I urge you to continue to re-read HP's commentary on the Big Six and sophistication. It's obviously not sinking in. For many of CFB's ELITE coaches, it has.
First off, take out Boise and Fresno. You know that defensive players from mid majors basically don't get drafted (ex. Michael Boley wasn't taken until the 24th pick of the fifth round). Besides that, they also only graduated a few defensive players.
Now, in the 9 Pac 10 schools besides USC, there were 12 defensive players drafted. (That is 1.33 per school) Lets compare to the SEC, shall we? Since we are taking out schools, lets take out LSU. Minus LSU, the SEC had 16 defensive players drafted in the remaining eleven schools (for an average of 1.45). 1.33 to 1.45 on a sample size that small is essentially nil.
Oh, and that Stanford defense Marshawn ripped through? They had 4 defensive players drafted, and I think that the guy he completely juked was a 3rd rounder. To be consistent, I also looked it up on ESPN's draft board.
the argument that teams werent ready for them to run it is false. why run if they cant stop you passing? but the teams that gave fsu a hard time with the pass what did they do? rely on good old Warrick Dunn, and Travis Minor.

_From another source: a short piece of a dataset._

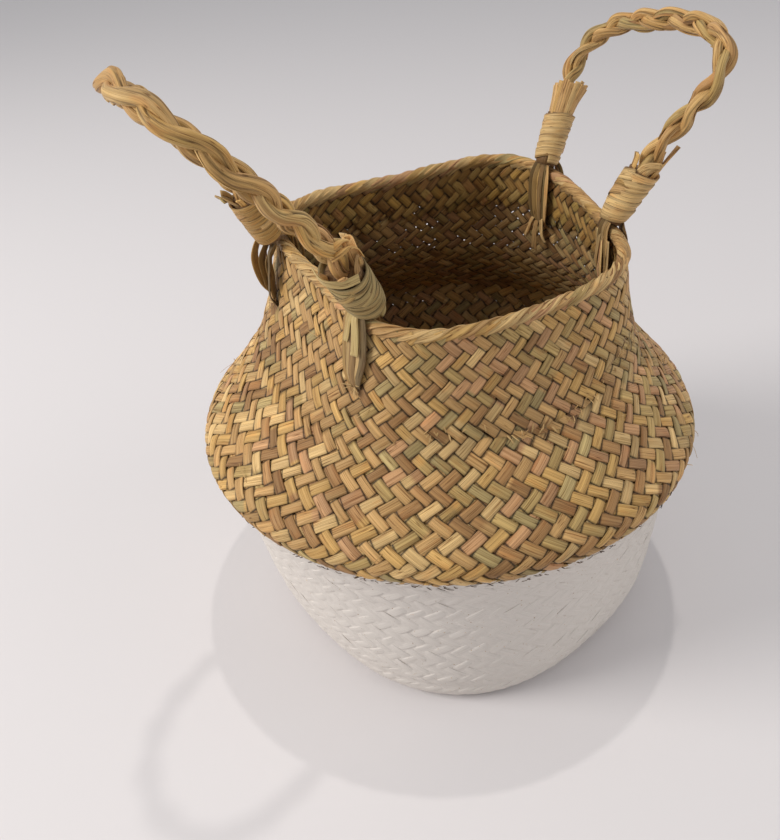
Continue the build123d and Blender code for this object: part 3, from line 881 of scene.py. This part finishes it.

Look it up, they racked up yards agianst the teams that slowed the passing game down...i.e. making the Seminoles one dimensional. But what happened when they did? They ran effectivly.
Sure the 'Noles had unrivlaed talent...doesnt that sound like a team we know of now...doesnt that kind of look like those boys in L.A.
I mean they are a good team, a monkey could seriously draw a play in the sand and if USC practiced it enough they would make the monkey look like a freaking genius...
Now i am nto taking anything away from Norm Chow, in fact a coach is really good when they dont have that much talent to work with.. and Norm Chow is one of the best for that reason. But i mean come on. it was unfair what Sc had last year...and this year on defense with Carroll running the show over there.